Ever since I was a little girl, I’ve been obsessed with the idea of personal spirituality. My grandmother died when I was young and I remember the pastor in my church telling me that the only way I’d get to see her again was if I was baptized. I remember studying late into the nights, reading the bible as though it were a fascinating puzzle to figure out, and finally reaching the point where I could be baptized. I remember standing there in front of all those people, my feet firmly planted on a stool so I could reach the tub they used to immerse a person in. Even today, I remember the feeling of having my head dunked under this cold, almost icy water, being held there while my sins were washed away.
That was my first experience with spirituality. Everyone I knew was proud of me. Eight years old, and I had the entire bible memorized. I could spout off doctrine, as easily as another child might be able to recite the alphabet. I was given a gold medal for the most attendance to Sunday school, Wednesday Bible Study, and Friday Spirituality classes. I was accepted into the adult discussions because of my dedication to the church.
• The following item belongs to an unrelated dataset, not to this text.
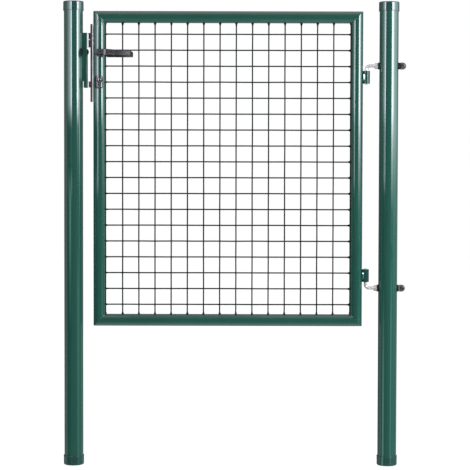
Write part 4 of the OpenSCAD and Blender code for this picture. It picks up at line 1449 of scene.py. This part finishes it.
def makeWorld():
    look = stageLook
    world = scene.world = bpy.data.worlds.new("studio")
    world.use_nodes = True
    tree = world.node_tree
    tree.nodes.clear()
    ray = node(tree, "LightPath").outputs
    way = node(tree, "SeparateXYZ", Vector=node(tree, "TexCoord").outputs["Generated"]).outputs
    gloss = look["horizon"]
    for sign, share in ((1.0, "overhead"), (-1.0, "underneath")):
        steep = math2(tree, "MAXIMUM", times(tree, way["Z"], sign))
        steep = math2(tree, "POWER", steep, look["falloff"])
        gloss = plus(tree, times(tree, steep, look[share]), gloss)
    # a pale band behind the gate, strongest half way to the side
    behind = math2(tree, "ABSOLUTE", minus(tree, times(tree, way["Y"], 2.0), 1.0))
    behind = math2(tree, "MAXIMUM", minus(tree, 1.0, behind))
    sideways = mapped(tree, way["X"], -0.3, 0.3, look["backLeft"], look["backRight"])
    gloss = plus(tree, times(tree, behind, sideways), gloss)
    dull = times(tree, minus(tree, 1.0, ray["Is Glossy Ray"]), look["ambient"])
    strength = plus(tree, times(tree, ray["Is Glossy Ray"], gloss), dull)
    mix = node(tree, "MixShader")
    feed(tree, mix.inputs[0], ray["Is Camera Ray"])
    for index, glow in ((1, strength), (2, 1.0)):
        light = node(tree, "Background", Color=(1, 1, 1), Strength=glow)
        feed(tree, mix.inputs[index], light.outputs[0])
    feed(tree, node(tree, "OutputWorld").inputs[0], mix.outputs[0])


def makeFill(look):
    data = bpy.data.lights.new(look["name"], "AREA")
    data.shape, data.size, data.energy = "SQUARE", look["size"], look["power"]
    obj = bpy.data.objects.new(look["name"], data)
    obj.location = look["at"]
    facing = Vector(look["aim"]) - Vector(look["at"])
    obj.rotation_euler = facing.to_track_quat("-Z", "Y").to_euler()
    obj.visible_camera = obj.visible_glossy = False
    scene.collection.objects.link(obj)


def makeCamera():
    look = cameraLook
    data = bpy.data.cameras.new("studioCamera")
    data.sensor_width, data.shift_y = look["sensor"], look["shiftY"]
    data.lens = look["sensor"] * look["distance"] / look["across"]
    data.clip_start, data.clip_end = look["near"], look["far"]
    data.dof.use_dof = False
    camera = bpy.data.objects.new("studioCamera", data)
    camera.location = (look["x"], -look["distance"], look["height"])
    turn = Matrix.Rotation(math.pi / 2 - math.radians(look["tilt"]), 4, "X")
    turn = turn @ Matrix.Rotation(math.radians(look["roll"]), 4, "Z")
    camera.rotation_euler = turn.to_euler()
    scene.collection.objects.link(camera)
    scene.camera = camera


makeFloor()
makeWorld()
for make, looks in ((makePanel, panelLook), (makeFlag, flagLook), (makeFill, fillLook)):
    for look in looks:
        make(look)
makeCamera()
scene.view_settings.view_transform = "Standard"
print("stage made")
If I hadn’t left the small, republican town I grew up in, I might still be that award winning, bible spouting person that could lecture an adult on the bible’s version of right and wrong. I remember disliking gays by the time I was seven. I remember believing that African Americans were descendants of men who’d been punished by God. I remember all the hard fast rules, and most of all, I remember that there was no such thing as individuality. We were all alike. We all followed the same scriptures. There was no room for personal growth, because we all grew up believing the same things.
This is not me. This will never be me again. I am twenty-six now and have been living by my own personal spirituality since I turned twelve. I lived next door to this couple. Nancy and John. They were both in their late sixties, and I absolutely adored them. They were the kindest people I’ve ever met, and they always had time for me. I would show up at their house at four in the morning, and we would spend hours upon hours just talking about religion, and spirituality, and morality.
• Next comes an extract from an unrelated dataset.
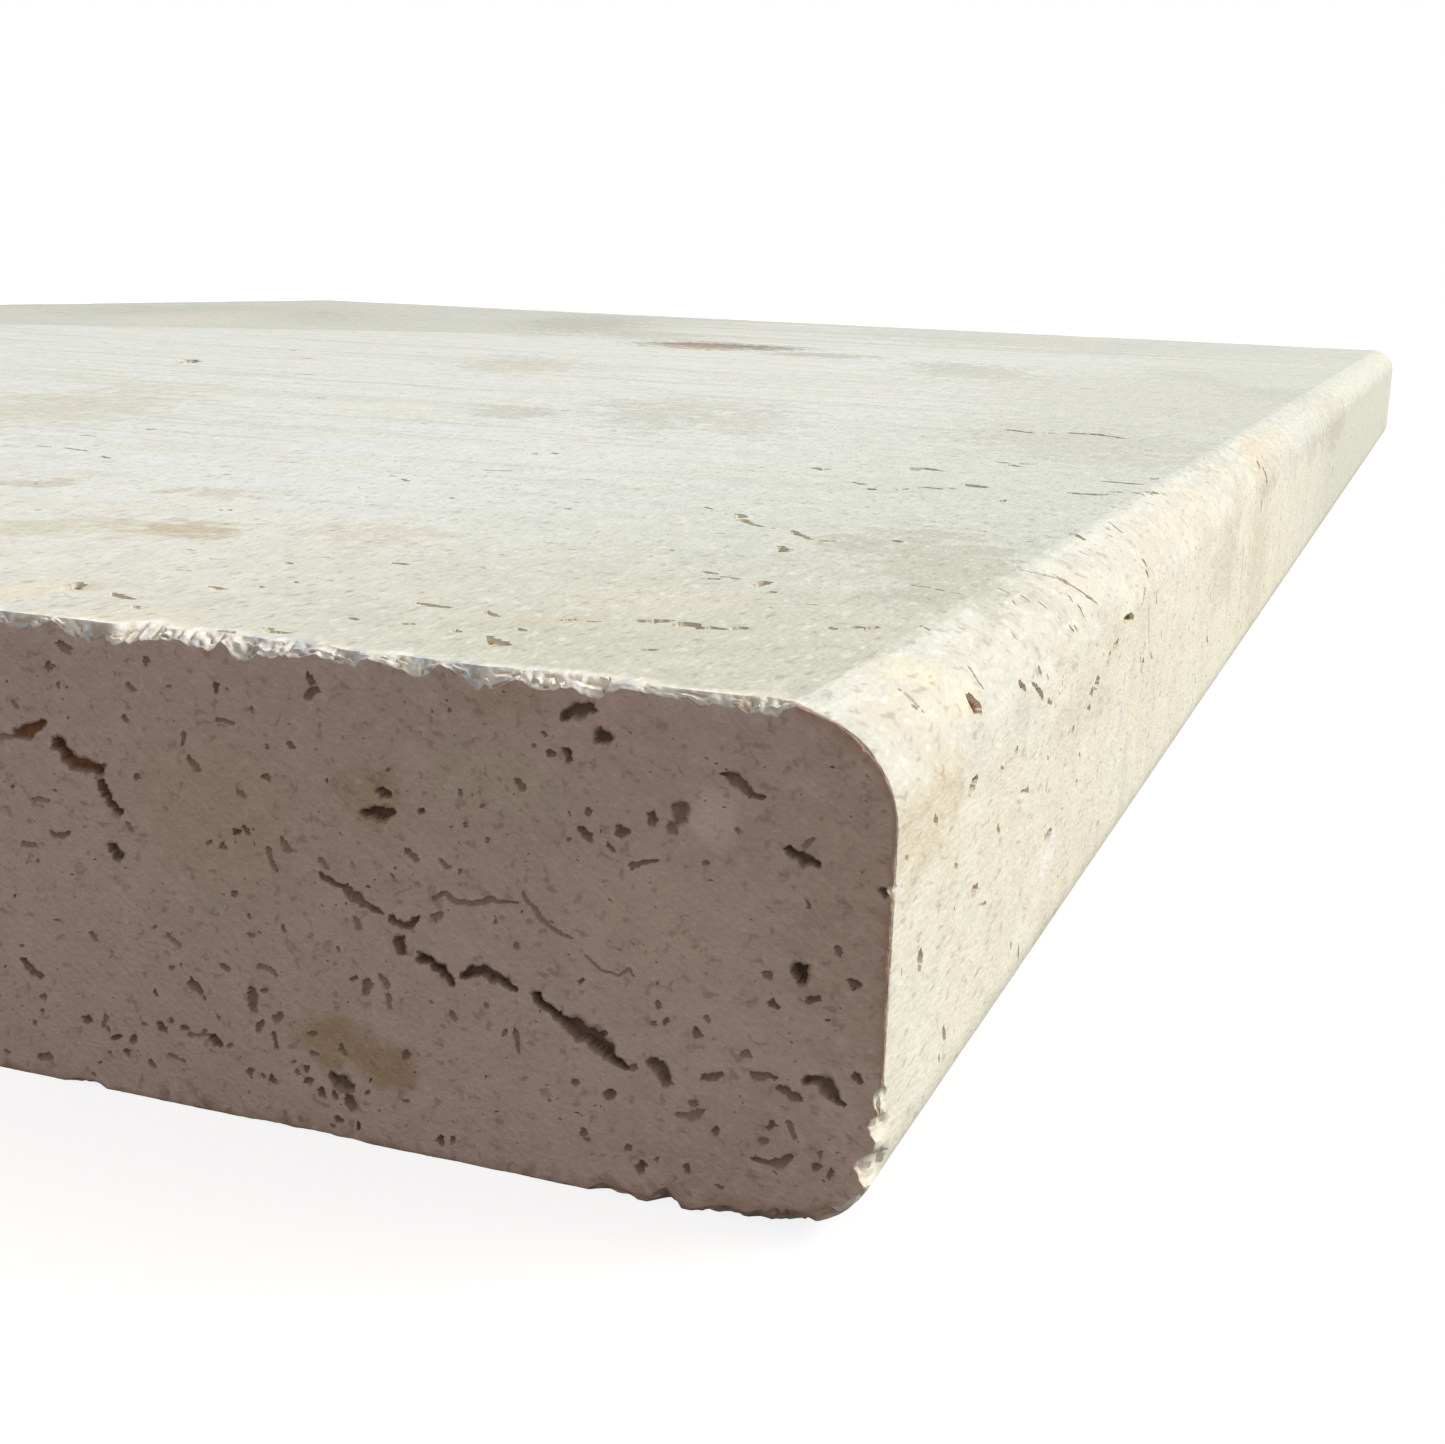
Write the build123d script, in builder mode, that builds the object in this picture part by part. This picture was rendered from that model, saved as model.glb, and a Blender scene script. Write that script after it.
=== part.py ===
"""Pool coping stone: one sawn unit of travertine with a pencil-rounded pool side.

Frame: +Z up, origin at the centre of the underside. The rounded pool side faces +X,
the length runs along Y, and the worn near end is at -Y. Millimetres.
"""
import os
from math import sqrt

from build123d import *

# The slab
length = 610.0          # along the pool's edge
width = 406.0           # from the back joint to the pool side
thickness = 30.0

# The pool side, rounded above and below
edge_radius = 6.0       # pencil round of both arrises
quirk_depth = 0.3       # the upper round starts this far below the walking face
quirk_run = 0.4         # width of the small ramp up to the walking face

# Natural voids, opened by the saw: their walls lean in as they go down
void_taper = 16.0       # degrees
void_depth = 1.0        # as a share of the void's breadth

# Voids of the near end: distance in from the pool side, height as a share of the
# thickness, span, breadth, and tilt in degrees from the bedding
end_voids = [
    (33.5, 0.55, 5.0, 0.8, -40),
    (29.4, 0.49, 5.2, 1.0, -3),
    (27.0, 0.39, 2.6, 0.8, -35),
    (23.5, 0.385, 4.4, 1.0, -4),
    (17.4, 0.32, 7.4, 1.6, -28),
    (12.7, 0.26, 2.0, 0.8, -36),
    (22.7, 0.525, 9.4, 0.5, -7),
    (16.8, 0.897, 1.5, 1.3, 0),
    (18.3, 0.932, 2.2, 0.8, 24),
    (8.8, 0.843, 3.4, 0.8, -27),
    (5.1, 0.722, 2.6, 1.2, -20),
    (30.9, 0.693, 1.8, 1.5, 0),
    (51.5, 0.717, 4.4, 1.3, -24),
    (3.3, 0.287, 2.8, 0.8, -24),
]

# Voids of the walking face: distance in from the pool side, distance from the near
# end, span, breadth, and tilt in degrees from the width
top_voids = [
    (32.9, 67.7, 8.0, 1.6, -54),
    (26.0, 62.0, 4.6, 1.3, -50),
    (23.2, 37.5, 6.4, 1.2, -26),
    (19.0, 18.0, 7.4, 1.0, 4),
    (68.4, 91.5, 4.6, 1.2, 38),
    (24.5, 191.5, 8.4, 1.4, -9),
    (9.3, 114.2, 9.6, 1.0, 38),
]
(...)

That’s when I learned that I wasn’t a Baptist. I wasn’t a Catholic, or Jewish, or any other Christianity based religion. I was just Brandie, a girl who cared about learning the truth of the universe.
John and Nancy brought me into the world of paganism. Through them, I discovered my own personal beliefs. I discovered that I didn’t believe in one supreme God that set strict guidelines for us to follow. I discovered that I had a choice in what I wanted to believe; I didn’t have to lead my life as a brainwashed girl who believed she’d only see her grandmother again if she went to church, married a nice boy, and had babies, resented gays, and judged African Americans.
John and Nancy changed my life. I don’t know what I’d call myself now. I suppose pagan would be the most appropriate term, because I believe there are many Gods. I don’t believe they’re all knowing, I don’t believe they want us to follow a specific set of rules, and I don’t believe they’re sitting up in the clouds judging our every action. I believe that they are an integral part of us that help us when we make decisions, guide us when we need counseling, and above all else encourage us to use meditation and our own morals to decide what is right and wrong.
The Goddess that I choose to place my faith in is the Norse Goddess Skadi. She is the Goddess of Justice, Vengeance, and Rightful Anger. I don’t know if she’s real, I don’t care if she’s real. Just the idea of being part of this energy that focuses on those aspects has shaped me as a person. It has made me judge people considerably less, consider whether my anger stems from an external source that deserves it, or whether it stems from my own insecurities or beliefs. It has made be believe that vengeance is not retaliation, but a fair punishment for the wrongs that are done. This includes making amends for the wrongs that I’ve committed.
Most of all, realizing that I didn’t fit into a nicely labeled box has taught me that I don’t have to live by society’s views of morality, but those of my choosing. I can decide what’s right and wrong. This has led to several spiritual dilemmas that I have been able to work out because of my own personal strength and power.
I know I have a spirit animal out there somewhere, but so far I have been unable to find one that fits me perfectly. But Skadi fits me perfectly, and whether she’s real or not, the fact is, she has changed my life. She has made me into the person I’ve always wanted to be, and this has allowed me to make friendships, to make amends for the wrongs I’ve done, and to treat everyone as fairly and as non-judgmental as possible.